Well that would have been cheating indeed. And hardly a service to her viewers, if the psychic was really scoring….if she was real or fake, the viewers had a right to genuine evidence to judge. I didn’t get that impression—I think, like too many parents, the news anchor really has little idea what her daughter does all day or associates with.
The psychic should have been talking to the nanny.
“Most people are respectful and really nice about it- except for Larry!”
Translation: Most people make excused for me like the other talking head did, and pretend I’m not blatantly lying! But if they don’t I call them mean and close-minded!
Oh well, at least Sylvia Browne finally kicked it.
Sylvia saw it coming though…
Astonishingly not- she predicted she’d die at at 77 instead of 66. Well, it was a double number, and only God is right all the time…

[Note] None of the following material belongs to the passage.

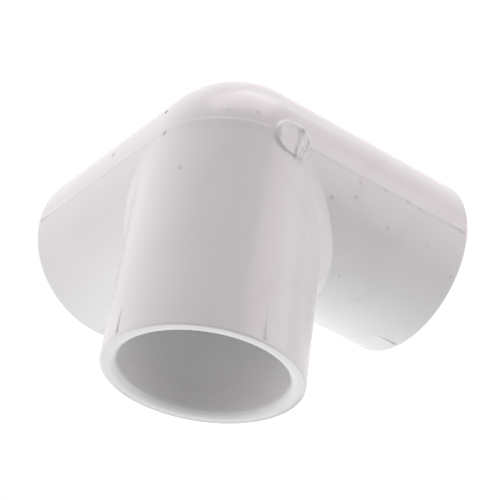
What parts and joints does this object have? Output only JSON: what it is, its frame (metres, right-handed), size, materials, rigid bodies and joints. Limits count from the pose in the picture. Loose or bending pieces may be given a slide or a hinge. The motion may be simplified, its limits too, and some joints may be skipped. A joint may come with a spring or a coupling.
{
  "type": "side outlet elbow",
  "caption": "Corner pipe fitting: equal plain sockets, all square to one another, share a rounded heel and a common waterway, so cemented pipes meet in a corner.",
  "frame": {"origin": "where the axes of the sockets cross", "axes": "+X out of the run socket, -Z out of the lower run socket, -Y out of the side outlet; the fitting stands on the lower socket's mouth, 47 mm under the origin"},
  "size_m": [0.0672, 0.0672, 0.0672],
  "materials": {
    "white_pvc": "smooth semi-gloss white rigid PVC, as moulded"
  },
  "bodies": {
    "root": {"side_outlet_elbow": "white_pvc"}
  },
  "joints": []
}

If there’s justice in this world and the next she was greeted by the shades of the dead children she lied about, hungry for a few millenia of vengeance.
Penn and Teller did a very entertaining expose on ‘mediums’ and ‘clairvoyants’.
There may be a cruel bone in me, I really enjoyed watching her squirm and dodge on TV. Especially when her next challenge to Larry was “I can do a reading with you if you’re honest. Oh and not on TV!”
Translation “I can do a reading with you, if you play along, and the mistakes and awkwardness don’t get captured on film”
Is there some misunderstanding of what a “cold reading” is and entails?
“Cold reading is a series of techniques used by mentalists, psychics, fortune-tellers, mediums and illusionists to determine or express details about another person, often in order to convince them that the reader knows much more about a subject than they actually do.[1] Without prior knowledge of a person, a practiced cold reader can still quickly obtain a great deal of information about the subject by analyzing the person’s body language, age, clothing or fashion, hairstyle, gender, sexual orientation, religion, race or ethnicity, level of education, manner of speech, place of origin, etc. Cold readers commonly employ high probability guesses about the subject, quickly picking up on signals from their subjects as to whether their guesses are in the right direction or not, and then emphasizing and reinforcing any chance connections the subjects acknowledge while quickly moving on from missed guesses.” – http://en.wikipedia.org/wiki/Cold_reading
Jack, and probably most of you here, are confirmed skeptics of, I would think, any and all practices related to psychic endeavors. So, allow me to offer you one such endeavor which has been proved time and agin throughout the ages. It’s called “dowsing.” The proof is in the digging. I recently finished The Divining Hand by Christopher Bird, wherein he documents the amazing success rate of what used to be called “water witching.” http://www.amazon.com/The-Divining-Hand-year-old-Mystery/dp/0924608161
What’s even stranger is “map dowsing” wherein a dowser uses a map to pinpoint the location of water. This too is extensively documented. One well known dowser was Abbe Mermet – scroll to bottom of this link… http://yourwatermatters.com/uncategorized/radiesthesia-resonance/
I recently have been experimenting with dowsing using a pendulum. It’s possible I have some natural ability because my father introduced me to the work of Michel Eugène Chevreul who attempted to explain how dowsing and related “magical” activities worked. http://en.wikipedia.org/wiki/Michel_Eug%C3%A8ne_Chevreul
Although he has a point that involuntary and imperceptible muscle movement are involved in these activities, that does not satisfactorily explain the successes achieved with dowsing. Not that there have never been failures – there’s been lots of them. http://www.sdanet.org/atissue/books/dowsing/d01.htm
Recently I joined The America Society of Dowsers, Inc. to further whet my curiosity and increase my knowledge – http://dowsers.org/
On a personal note, I have had some success with my pendulum dowsing experiments. There’s practically no limit to the experiments you can undertake. You don’t have to buy a pendulum, you can make one yourself. http://www.dailymotion.com/video/xyqk1e_how-to-make-a-pendulum-for-dowsing_lifestyle
A pendulum is nothing but a weight at the end of a thread, string, chain, etc. I made one using an old railroad spike attached to fishing line. Or, you can visit a new Age store (or search online) and buy some really pretty ones.
Perhaps we could somehow set up an experiment here since I’m into this sort of thing.
Dowsing is fascinating, and it is also problematical, since there are fraudulent dowsers who do not believe in the practice, and those who are honest and sincere. I have always regarded the phenomenon as similar to that of a Ouija Board. That is either unfair and ignorant, or not.
?
Water is practically EVERYWHERE under the surface of the Earth. The dowser’s aren’t miraculously finding pinpoint sources of water.
Yup, it’s the ideomotor effect, same as an Ouija board. (“a” Ouija board? They both look wrong to me somehow). An honest and sincere person can still be fooled by the fascinating responses of the body, but the James Randi million dollar challenge has tested many and found no success.
Surely the success of dowsers has nothing to do with the fact that water is practically EVERYWHERE. Huge aquifers underlie most of the Earth’s surface. It’s not like dowser’s are shooting at a fly in the dark… more like tossing a rock at the broadside of a barn from point blank range.
It’d be just as miraculous if I claimed to have a system that detected air every time my finger twitched or something. My finger twitched! There must be air around here.